Create a Secret for your Deployment

apiVersion: v1
kind: Secret
metadata:
  name: my-secret
  namespace: deployment
  labels: 
    app: mysql
type: Opaque
data:
  MYSQL_PASSWORD: "cm9vdAo="

In the above key pair the value of MYSQL_PASSWORD is the encoded password so below is the command to encode or decode the password to create the secret

Base64 encoding is commonly used in various applications, such as encoding binary attachments in email messages, embedding binary data in XML or JSON documents, and representing binary data in URL parameters when it might otherwise be restricted to text-only characters.

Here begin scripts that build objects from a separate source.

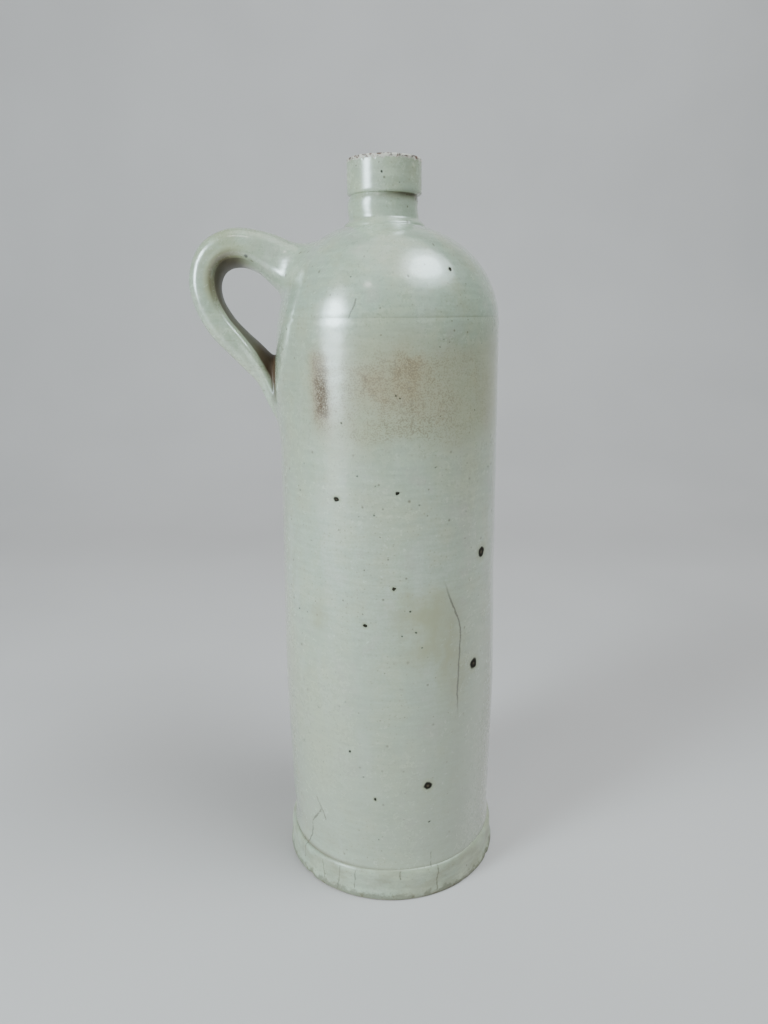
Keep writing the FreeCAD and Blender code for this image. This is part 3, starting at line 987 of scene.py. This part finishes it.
def base_material():
    """Glaze on the band, soiled, worn and darker towards the sole, with bare clay underneath."""
    paint = glaze("glaze_foot")
    add_foot_cracks(paint)
    patchy = paint.noise(6, detail=4.0, rough=0.65, seed=41.0)
    soiled = paint.noise(9, detail=4.0, rough=0.6, stretch=(1, 1, 0.5), seed=45.0)
    soiled = paint.step(soiled, 0.38, 0.68)
    paint.lay(STAIN_FOOT, soiled, 0.55)
    # darker towards the sole, in a ragged band a few mm high
    darker_edge_top = paint.step(patchy, 0.3, 0.75, 1.2, 4.6)
    darker_edge = paint.step(paint.minus(darker_edge_top, paint.z), -0.9, 1.0)
    paint.lay(DARK_SOLE_EDGE, darker_edge, 0.62)
    rub = paint.step(paint.noise(2.5, detail=3.0, seed=42.0), 0.56, 0.66)
    paint.lay(BROWN_POOL_AND_SHADE, paint.step(paint.z, 5, 1), rub, 0.6)
    under = paint.step(paint.z, 0.7, 0.25)
    gritty = paint.noise(1.4, detail=4.0, rough=0.7, seed=43.0)
    clay = paint.mix(gritty, SOLE_CLAY, SOLE_CLAY_PALE)
    paint.lay(clay, under)
    paint.dull(paint.largest(paint.times(darker_edge, 0.6), paint.times(soiled, 0.25), under))
    paint.roughness = paint.sum(paint.roughness, 0.12)
    bare = paint.largest(under, paint.times(darker_edge, 0.4))
    grit = paint.noise(0.9, detail=3.0, rough=0.7, seed=44.0)
    paint.raise_by(grit, bare, 0.12)
    return paint.finish(coat=0.1, specular=0.8)


def neck_material():
    """The neck: stained in the mouth, and painted shadow under the lip ring on the side away from
    the handle.
    """
    paint = glaze("glaze_neck", cool=0.3, unroll_radius=NECK_RADIUS)
    inside = paint.step(paint.radius, SPIGOT_RADIUS - 0.2, SPIGOT_RADIUS - 0.6)
    paint.lay(BROWN_POOL_AND_SHADE, inside, 0.8)
    # painted shadow under the lip ring, deepest on the right, away from the light
    lip_shadow = paint.step(paint.z, LIP_FOOT - 3.4, LIP_FOOT - 0.8)
    paint.lay(BROWN_POOL_AND_SHADE, lip_shadow, paint.step(paint.x, -10, 6, 0.1, 0.70))
    return paint.finish(coat=0.6, specular=0.9)


def lip_material():
    """Glaze, with bare red-brown and pale clay showing where the rim is chipped and rubbed."""
    paint = glaze("glaze_lip", cool=0.2, unroll_radius=LIP_RADIUS)
    add_spots(paint, LIP_SPOTS, NECK_OFFSET)
    ragged = paint.noise(1.2, detail=3.0, rough=0.65, seed=51.0)
    chip = paint.step(paint.sum(paint.layer("bare_clay"), paint.times(ragged, 0.6)), 0.55, 0.68)
    edge = paint.sum(paint.minus(paint.z, TOP - 1.5), paint.times(ragged, 2.4))
    rubbed = paint.step(edge, 1.0, 1.35)
    bare = paint.largest(chip, rubbed)
    which = paint.step(paint.noise(2.2, detail=3.0, rough=0.6, seed=53.0), 0.41, 0.48)
    clay = paint.mix(which, BARE_CLAY, BARE_PALE)
    burnt = paint.step(paint.noise(1.0, seed=55.0), 0.56, 0.62)
    burnt = paint.times(burnt, paint.step(paint.z, TOP - 1.6, TOP - 0.8))
    clay = paint.mix(paint.times(burnt, 0.85), clay, BURNT_CLAY)
    paint.lay(clay, bare)
    paint.dull(bare, 0.8)
    paint.raise_by(bare, paint.noise(0.5, seed=54.0), 0.10)
    return paint.finish(coat=0.6, specular=0.9)


def handle_material():
    """Glaze that has run and gone brown on the inner side of the loop and in the lower crotch, the
    inner side darkened further by painted shade.
    """
    paint = glaze("glaze_handle", cool=0.6, unroll_radius=HANDLE_RADIUS)
    inner, along = paint.layer("strap_inner"), paint.layer("strap_along")
    above = paint.layer("above_body")
    under = paint.layer("strap_under")
    patchy = paint.noise(7, detail=3.0, seed=61.0)
    loop = paint.step(along, 1.8, 3.6)
    bend = paint.times(loop, paint.step(along, 8.0, 6.2))
    tan = paint.times(bend, paint.step(under, 0.0, 0.5), paint.step(patchy, 0.2, 0.6, 0.8, 1.0))
    crown = paint.times(paint.band(along, 2.6, 5.2, 1.0), paint.step(patchy, 0.2, 0.6), 0.62)
    paint.lay(STAIN, paint.largest(paint.times(tan, 0.8), crown))
    # brown glaze pooled under the bend, deepened by painted shade where the strap turns away
    # underneath
    paint.lay(BROWN_POOL_AND_SHADE, bend, paint.step(under, 0.28, 0.94), paint.step(along, 2.6, 4.0), 0.90)
    # painted shade and a painted dark reflection on the loop's inner face, over its brown glaze
    band = paint.times(loop, paint.step(inner, 0.38, 0.62))
    paint.lay(SHADED_GLAZE, band, 0.92)
    near_wall = paint.times(paint.step(above, 10, 5), paint.step(along, 8.8, 10.2))
    paint.lay(BROWN_POOL_AND_SHADE, near_wall, paint.step(inner, 0.05, 0.55), 0.55)
    front = paint.step(paint.azimuth, -97, -88, 0.4, 1.0)
    crotch = paint.times(near_wall, paint.step(inner, 0.30, 0.60), front)
    paint.lay(POOL, crotch, 0.95)
    seam = paint.times(paint.step(along, 9.6, 10.3), paint.step(along, 12.7, 11.4))
    seam = paint.times(paint.step(above, 2.2, 0.6), seam, paint.step(paint.azimuth, -92, -84))
    paint.lay(POOL, seam, 0.85)
    paint.dull(paint.largest(band, crotch, seam), 0.75)
    for place in HANDLE_SPOTS:
        gap = paint.vector("DISTANCE", paint.mm, place, result="Value")
        paint.lay(IRON, paint.step(gap, 1.1, 0.5, 0.0, 0.85))
    return paint.finish(coat=1.0, specular=1.0)


def plain_material(name, colour, roughness):
    """A quiet surface for the floor, with a very slight unevenness."""
    paint = Paint(name)
    cloud = paint.noise(180, seed=71.0)
    paint.colour = colour
    paint.roughness = roughness
    paint.shade(paint.step(cloud, 0.3, 0.7, 0.97, 1.02))
    paint.relief = paint.times(cloud, 0.01)
    return paint.finish(coat=0.0, specular=0.3)


# ---- stage, lights and camera -------------------------------------------------------------------


LIGHT_TARGET = (0.0, 0.0, 0.20)
CAMERA_PLACE = (0.0, -0.3169, 0.2369)
CAMERA_PITCH = 14.43          # degrees down
CAMERA_YAW, CAMERA_ROLL = -0.0068, -0.0083   # radians
CAMERA_LENS = 27.07
ROOM_GREY = (0.62, 0.62, 0.62, 1.0)
ROOM_STRENGTH = 0.06


def make_stage():
    """A plain pale floor that sweeps up behind into a plain wall."""
    front, back, side, rise, bend = -1.6, 0.95, 2.2, 1.7, 0.45
    section = [(front, 0.0), *round_bend(back - bend, bend, bend, -90, 0, 14), (back, rise)]
    points, faces = [], []
    for y, z in section:
        points += [(-side, y, z), (side, y, z)]
    for row in range(len(section) - 1):
        a = row * 2
        faces.append((a, a + 1, a + 3, a + 2))
    mesh = bpy.data.meshes.new("floor")
    mesh.from_pydata(points, [], faces)
    mesh.shade_smooth()
    mesh.materials.append(plain_material("pale_floor", PALE_FLOOR, 0.6))
    floor = new_object("floor", mesh)


def add_light(name, azimuth, elevation, distance, size, watts, tint=(1, 1, 1)):
    """A soft oval light, aimed at the bottle's shoulder from an azimuth and elevation."""
    lift = math.radians(elevation)
    way = Vector(on_circle(azimuth, math.cos(lift), math.sin(lift)))
    data = bpy.data.lights.new(name, "AREA")
    data.shape = "ELLIPSE"
    data.size, data.size_y = size
    data.energy = watts
    data.color = tint
    light = new_object(name, data)
    light.location = Vector(LIGHT_TARGET) + way * distance
    light.rotation_euler = (-way).to_track_quat("-Z", "Y").to_euler()


def make_lights():
    """A window at the left, bright in the middle of a tall soft glow, another high on the right, a
    small lamp, two wide soft fills, and dim surroundings."""
    add_light("window_core", -53, 16, 1.15, (0.30, 0.50), 6.6, (0.78, 1.0, 1.07))
    add_light("window_pane", -54, 15, 1.20, (0.54, 0.82), 8.2, (0.79, 1.0, 1.065))
    add_light("window_tall", -54, 14, 1.25, (0.60, 1.35), 4.1, (0.84, 1.0, 1.06))
    add_light("window_high", 65, 58, 1.10, (0.58, 0.42), 6.0, (0.80, 1.0, 1.06))
    add_light("window_glow", 67, 57, 1.15, (1.10, 0.78), 7.2, (0.84, 1.0, 1.04))
    add_light("lamp_small", -23, 47, 1.10, (0.12, 0.10), 0.4, (1.0, 0.93, 0.92))
    add_light("fill_left", -65, 30, 1.70, (1.70, 1.70), 1.0, (1.0, 0.95, 0.90))
    add_light("fill_above", 50, 82, 1.40, (1.50, 1.50), 5.5, (1.0, 0.94, 0.88))
    world = bpy.data.worlds.new("room")
    world.use_nodes = True
    background = world.node_tree.nodes["Background"]
    background.inputs["Color"].default_value = ROOM_GREY
    background.inputs["Strength"].default_value = ROOM_STRENGTH
    bpy.context.scene.world = world


def make_camera():
    """The main view: level with the shoulder, close, looking a little down."""
    data = bpy.data.cameras.new("main_camera")
    data.sensor_width = 36.0
    data.lens = CAMERA_LENS
    data.clip_start = 0.01
    camera = new_object("main_camera", data)
    turn = Matrix.Rotation(-CAMERA_YAW, 4, "Z")
    turn @= Matrix.Rotation(math.radians(90 - CAMERA_PITCH), 4, "X")
    turn @= Matrix.Rotation(CAMERA_ROLL, 4, "Z")
    camera.matrix_world = Matrix.Translation(CAMERA_PLACE) @ turn
    bpy.context.scene.camera = camera


# ---- the scene ----------------------------------------------------------------------------------

PIECES = [
    (make_base, base_material),
    (make_barrel, barrel_material),
    (make_shoulder, shoulder_material),
    (make_neck, neck_material),
    (make_lip, lip_material),
    (make_handle, handle_material),
]

for make_piece, make_material in PIECES:
    make_piece().data.materials.append(make_material())
make_stage()
make_lights()
make_camera()
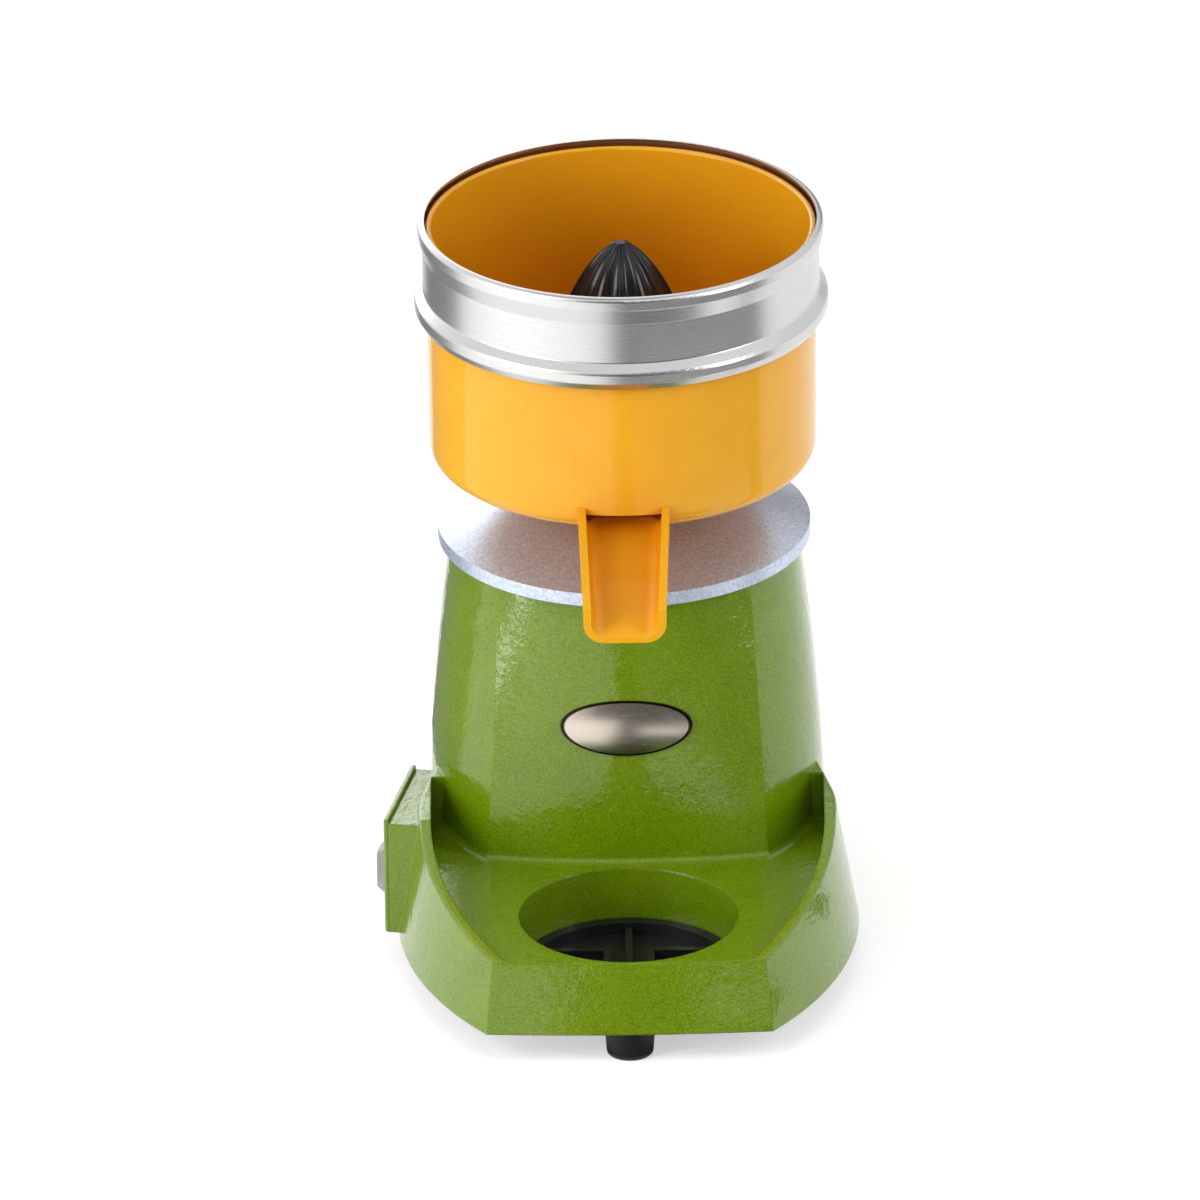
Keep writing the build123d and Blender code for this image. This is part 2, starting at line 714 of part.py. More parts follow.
def draw_trough(reach, inner):
    """Section of the spout across the flow; the inner one is open above."""
    share = (reach - spout_root) / (spout_tip_reach - spout_root)
    width = spout_root_width + share * (spout_tip_width - spout_root_width)
    top = root_top - (reach - spout_root) * spout_fall
    low = top - spout_depth
    corner = spout_corner
    if inner:
        width -= 2 * spout_wall
        low += spout_floor
        top += 30
        corner -= spout_floor
    with Locations((0, (low + top) / 2)):
        trough = Rectangle(width, top - low)
    fillet(trough.vertices().group_by(Axis.Y)[0], corner)


with BuildPart() as channel:
    with BuildSketch(front_plane(spout_root - 4)):
        draw_trough(spout_root - 4, True)
    with BuildSketch(front_plane(spout_tip_reach + 4)):
        draw_trough(spout_tip_reach + 4, True)
    loft(ruled=True)

with BuildPart() as window:
    add(channel.part)
    with BuildSketch(level(bowl_z - 10)):
        Rectangle(2 * bowl_top_radius, 2 * bowl_top_radius)
    extrude(amount=10 + window_height, mode=Mode.INTERSECT)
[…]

echo <password> | base64      ## To encode the password
echo <encoded_password> | base64 -d  ## To decode the password

Update the deployment.yml file to include the Secret

apiVersion: apps/v1
kind: Deployment
metadata:
  name: mysql-deployment
  namespace: deployment
  labels:
    app: mysql
spec:
  replicas: 1
  selector:
    matchLabels:
      app: mysql
  template:
    metadata:
      labels:
        app: mysql
    spec:
      containers:
        - name: mysql
          image: mysql:8
          ports:
            - containerPort: 3306
          env:
            - name: MYSQL_DATABASE
              valueFrom:
                configMapKeyRef:
                  name: mysql-config
                  key: MYSQL_DATABASE
            - name: MYSQL_ROOT_PASSWORD
              valueFrom:
                secretKeyRef:
                  name: my-secret
                  key: MYSQL_PASSWORD

Apply the updated deployment using the command: kubectl apply -f deployment.yml -n <namespace-name>

Verify that the Secret has been created by checking the status of the Secrets in your Namespace

Both Secrets and ConfigMaps play a vital role in managing configuration and sensitive data within Kubernetes deployments. By utilizing these resources, you can separate configuration concerns from application code, enhance security by protecting sensitive information, and enable dynamic configuration updates without redeploying applications.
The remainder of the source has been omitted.